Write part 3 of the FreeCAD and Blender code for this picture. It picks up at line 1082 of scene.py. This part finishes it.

--

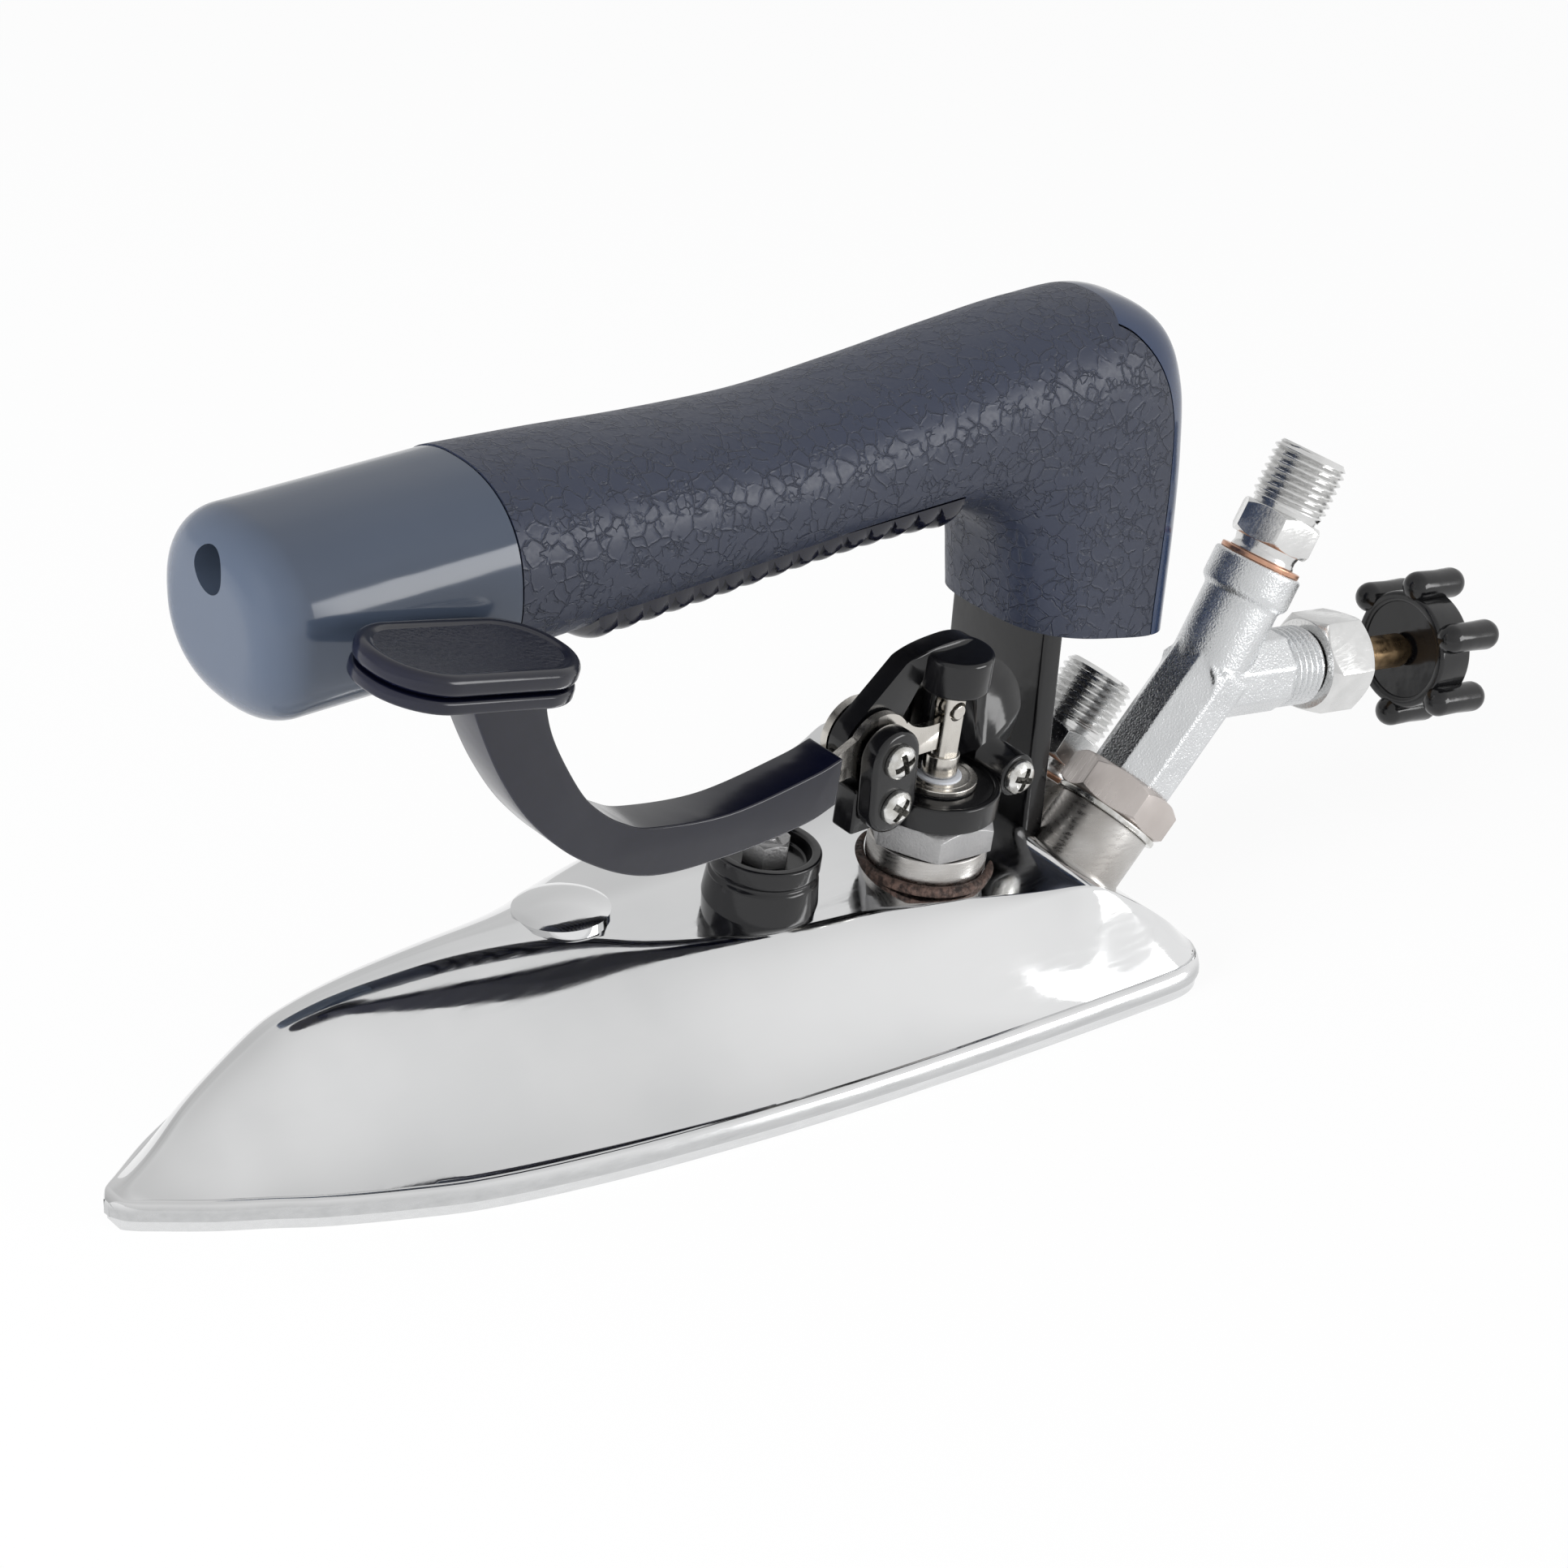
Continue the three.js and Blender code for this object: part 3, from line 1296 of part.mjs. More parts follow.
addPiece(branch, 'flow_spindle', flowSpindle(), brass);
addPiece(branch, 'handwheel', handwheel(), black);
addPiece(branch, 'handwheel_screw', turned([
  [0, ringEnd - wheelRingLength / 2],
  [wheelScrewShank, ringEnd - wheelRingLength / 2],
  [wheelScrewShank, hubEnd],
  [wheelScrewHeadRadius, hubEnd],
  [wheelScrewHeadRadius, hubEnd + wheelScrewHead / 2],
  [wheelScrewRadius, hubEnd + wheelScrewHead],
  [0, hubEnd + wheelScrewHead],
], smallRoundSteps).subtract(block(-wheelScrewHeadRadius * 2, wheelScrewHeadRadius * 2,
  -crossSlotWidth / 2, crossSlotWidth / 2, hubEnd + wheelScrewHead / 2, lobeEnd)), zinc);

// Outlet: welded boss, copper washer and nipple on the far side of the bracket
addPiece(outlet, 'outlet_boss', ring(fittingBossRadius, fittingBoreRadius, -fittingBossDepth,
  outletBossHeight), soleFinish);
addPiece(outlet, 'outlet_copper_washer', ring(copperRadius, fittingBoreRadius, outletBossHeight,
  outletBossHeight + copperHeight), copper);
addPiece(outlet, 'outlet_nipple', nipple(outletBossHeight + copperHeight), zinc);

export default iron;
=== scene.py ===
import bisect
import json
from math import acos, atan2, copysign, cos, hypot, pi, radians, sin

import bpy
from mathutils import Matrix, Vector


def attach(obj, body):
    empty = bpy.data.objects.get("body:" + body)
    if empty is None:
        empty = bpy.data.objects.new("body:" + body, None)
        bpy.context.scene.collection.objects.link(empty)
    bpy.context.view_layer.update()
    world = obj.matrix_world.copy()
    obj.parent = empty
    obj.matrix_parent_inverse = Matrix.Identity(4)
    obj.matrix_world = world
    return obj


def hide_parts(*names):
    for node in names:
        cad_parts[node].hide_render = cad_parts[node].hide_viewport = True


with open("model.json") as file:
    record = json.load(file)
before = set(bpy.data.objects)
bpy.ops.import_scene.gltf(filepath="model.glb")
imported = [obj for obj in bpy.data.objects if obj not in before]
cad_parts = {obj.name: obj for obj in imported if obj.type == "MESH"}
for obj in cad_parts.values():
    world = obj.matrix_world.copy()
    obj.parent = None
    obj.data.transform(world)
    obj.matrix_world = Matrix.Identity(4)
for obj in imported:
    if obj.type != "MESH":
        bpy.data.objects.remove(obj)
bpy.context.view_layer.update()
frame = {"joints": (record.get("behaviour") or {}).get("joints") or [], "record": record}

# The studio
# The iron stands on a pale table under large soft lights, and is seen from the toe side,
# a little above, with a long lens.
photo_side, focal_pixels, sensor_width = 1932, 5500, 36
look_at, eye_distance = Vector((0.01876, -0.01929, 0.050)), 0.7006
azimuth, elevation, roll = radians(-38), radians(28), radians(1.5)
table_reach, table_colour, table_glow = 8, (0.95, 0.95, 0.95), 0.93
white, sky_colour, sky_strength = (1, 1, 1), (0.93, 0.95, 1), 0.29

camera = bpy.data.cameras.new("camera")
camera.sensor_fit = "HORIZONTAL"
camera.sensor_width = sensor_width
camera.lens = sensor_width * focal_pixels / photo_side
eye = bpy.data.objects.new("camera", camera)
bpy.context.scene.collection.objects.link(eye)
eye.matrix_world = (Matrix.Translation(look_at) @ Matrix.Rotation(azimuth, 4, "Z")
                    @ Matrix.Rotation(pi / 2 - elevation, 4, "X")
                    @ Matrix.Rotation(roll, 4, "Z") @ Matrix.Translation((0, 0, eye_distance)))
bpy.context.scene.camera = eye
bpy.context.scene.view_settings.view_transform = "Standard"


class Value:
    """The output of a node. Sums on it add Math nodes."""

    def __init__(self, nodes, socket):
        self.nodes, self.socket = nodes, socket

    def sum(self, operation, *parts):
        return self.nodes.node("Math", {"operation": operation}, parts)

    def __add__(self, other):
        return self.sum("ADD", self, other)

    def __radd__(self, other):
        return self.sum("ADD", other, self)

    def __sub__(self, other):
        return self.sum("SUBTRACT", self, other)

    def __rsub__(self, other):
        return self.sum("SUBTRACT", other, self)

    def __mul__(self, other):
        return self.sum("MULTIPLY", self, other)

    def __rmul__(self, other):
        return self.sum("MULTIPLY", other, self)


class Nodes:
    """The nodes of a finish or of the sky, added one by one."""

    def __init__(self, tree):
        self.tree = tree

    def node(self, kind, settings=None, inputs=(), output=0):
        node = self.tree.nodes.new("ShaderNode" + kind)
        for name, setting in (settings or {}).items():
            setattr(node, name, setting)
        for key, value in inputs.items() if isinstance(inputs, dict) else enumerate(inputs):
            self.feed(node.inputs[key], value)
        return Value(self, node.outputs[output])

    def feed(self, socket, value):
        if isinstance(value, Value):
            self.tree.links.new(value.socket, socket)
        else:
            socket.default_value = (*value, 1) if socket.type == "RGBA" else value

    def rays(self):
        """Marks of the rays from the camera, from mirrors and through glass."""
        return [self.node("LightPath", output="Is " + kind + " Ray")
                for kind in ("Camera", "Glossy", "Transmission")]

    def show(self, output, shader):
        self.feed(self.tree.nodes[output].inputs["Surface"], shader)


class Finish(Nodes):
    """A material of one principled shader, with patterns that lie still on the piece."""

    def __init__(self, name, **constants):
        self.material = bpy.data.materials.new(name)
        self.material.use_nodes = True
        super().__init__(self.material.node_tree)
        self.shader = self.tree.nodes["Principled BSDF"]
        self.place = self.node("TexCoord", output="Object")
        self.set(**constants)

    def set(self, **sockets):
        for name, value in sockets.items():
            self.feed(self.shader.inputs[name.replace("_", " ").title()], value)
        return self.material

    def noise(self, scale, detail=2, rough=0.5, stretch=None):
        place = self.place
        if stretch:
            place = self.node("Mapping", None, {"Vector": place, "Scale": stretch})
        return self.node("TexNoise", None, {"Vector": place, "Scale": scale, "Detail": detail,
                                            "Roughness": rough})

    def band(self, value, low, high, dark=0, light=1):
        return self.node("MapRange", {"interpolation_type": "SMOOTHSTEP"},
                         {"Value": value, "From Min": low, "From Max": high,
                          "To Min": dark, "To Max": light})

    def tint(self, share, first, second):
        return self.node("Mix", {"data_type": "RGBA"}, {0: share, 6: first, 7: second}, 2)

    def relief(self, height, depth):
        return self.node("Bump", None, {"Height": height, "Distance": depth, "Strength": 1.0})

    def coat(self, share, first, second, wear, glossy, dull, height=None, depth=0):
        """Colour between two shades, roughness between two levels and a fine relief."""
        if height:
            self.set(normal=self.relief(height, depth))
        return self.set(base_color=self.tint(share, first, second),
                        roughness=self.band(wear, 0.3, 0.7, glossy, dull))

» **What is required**
Copy each line that contains the word "model".

» **Correct result**
with open("model.json") as file:
bpy.ops.import_scene.gltf(filepath="model.glb")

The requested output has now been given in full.